Of course, the key to this – and a satisfaction guarantee for clients – is that assembly doesn’t occur once but twice for every single timepiece by A Lange & Sohne. Once full functionality has been ascertained, the entire movement is disassembled and cleaned. Gold chatons take the place of screws and a fine polish eliminates any possible scratches incurred during first assembly.

At this point, finishing takes over, adding its coup de grace. The detailed work contained within a Lange timepiece even covers the hidden surfaces – those not visible through the sapphire crystal. For Lange, it is vitally important that finishing is always done by hand. The first reason is technical – no machine has yet been invented to apply a circumferential polishing. This graduated 45-degree buffing (bevelling) which creates a rounded edge is not merely aesthetic, but also plays a part on certain components, such as an adjustment device on a perpetual calendar function. The second reason for hand-finishing, as supplied by a long-standing employee of polishing department, is that: “hand-polishing confers the feeling of liking and loving your watch.”

The famous hand-engraving on the balance cocks – which are traceable to individual artists at Lange – also has its provenance in old floral patterns found in Lange pocket watches of yore. The department occasionally receives requests for customisations, such as engraving a dragon on an order from a Chinese client.

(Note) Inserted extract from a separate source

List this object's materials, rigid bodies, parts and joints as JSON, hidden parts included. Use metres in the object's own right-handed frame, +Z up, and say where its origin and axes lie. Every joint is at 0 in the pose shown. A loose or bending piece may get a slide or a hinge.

The entirety of this production process is a testament to the watchmaker’s forethought. “We have always made our timepieces the star,” Schmid says. “Which is why even in these challenging times, we have been able to provide a genuine excitement with three unique models this year.” For him, the majority of his costs is not one he may easily dispense with. “We continually invest in our watchmakers, upgrading their skills. It means a lot to us that next year, we shall be celebrating the 20th anniversary of our watchmaking school. Since it was founded, we’ve had 120 watchmakers who graduated and are working for us. And most of them originate from the surroundings of Glashutte. They grew up with watchmaking in this valley – and they see it as an opportunity.”